Sales of existing homes in America fell more than forecast last month, a sign that residential real estate remains mired in its worst recession in 16 years.

Purchases declined 3.8% to an annual rate of 5.75 million, the slowest pace since November 2002, from a revised 5.98 million in May, the National Association of Realtors said yesterday in Washington.

At the same time, the supply of homes for sale dropped for the first time this year and the median price rose for the first time in 11 months.

The housing slump, which slowed economic growth in the first quarter to the lowest level since 2002, is the biggest risk to the six-year economic expansion, according to Federal Reserve policy makers.

“There’s no evidence we’ve hit bottom yet,” a senior economist at UBS Securities LLC in Stamford, Conn., who correctly forecast the drop in sales, James O’Sullivan, said. While “the inventory numbers are encouraging,” he added, “I wouldn’t celebrate yet.”
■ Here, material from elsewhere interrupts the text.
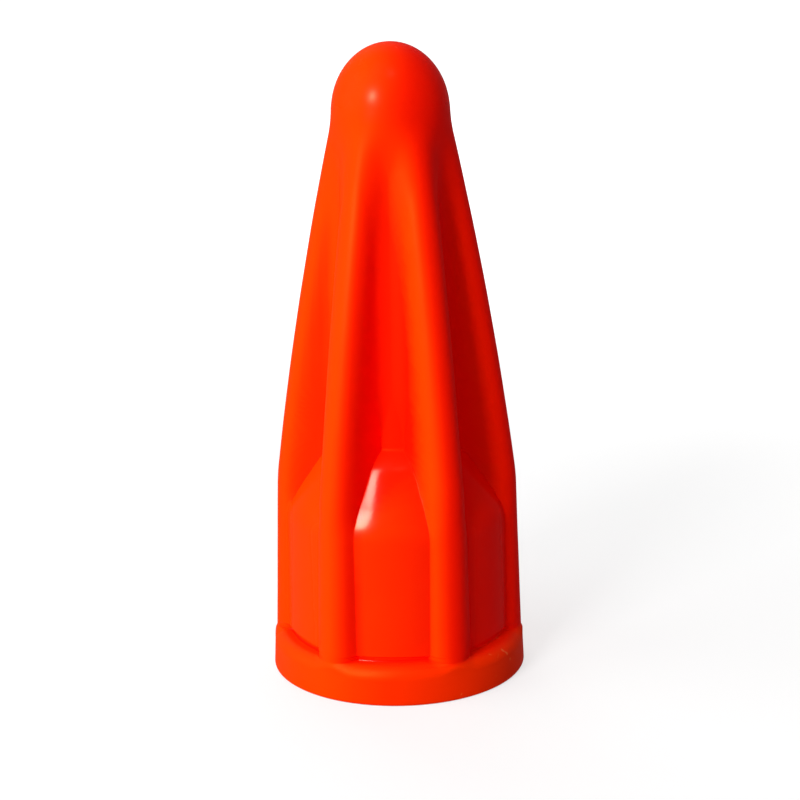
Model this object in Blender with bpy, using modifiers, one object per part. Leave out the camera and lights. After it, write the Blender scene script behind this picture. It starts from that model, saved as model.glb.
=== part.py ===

Resales were projected to fall 2.1% to a 5.86 million annual rate from a previously reported 5.99 million in May, according to the median estimate of 73 economists in a Bloomberg News survey.

Sales last month were down 11.4% from a year earlier.

The backlog of homes for sale fell 4.2%. At the current sales pace, that represented 8.8 months’ worth, matching the prior month as the highest since 1992.

The median price rose 0.3% last month from a year ago to $230,100, the first increase from year-earlier levels in 11 months, the Realtors group said.

The market “is bumping along the bottom,” the chief economist at Wachovia Corp. in Charlotte, N.C., John Silvia, said.

Treasury notes were little changed as concerns about credit-market risk held yields near the lowest in almost eight weeks. The yield on the benchmark 10-year note was 4.90%.

A survey of regional economies from the Federal Reserve found that residential construction and real-estate activity continued to decline in most districts during June and early July. The report, known as the Beige Book, also showed the economy is expanding, with job creation and “ongoing cost pressures.”

Tuesday, Countrywide Financial Corp., the biggest American mortgage lender, cut its profit forecast as a growing number of homeowners fell behind on home-equity loan payments.

The chief executive officer, Angelo Mozilo, told investors on a conference call that he expects “difficult housing and mortgage market conditions to persist” through the end of the year.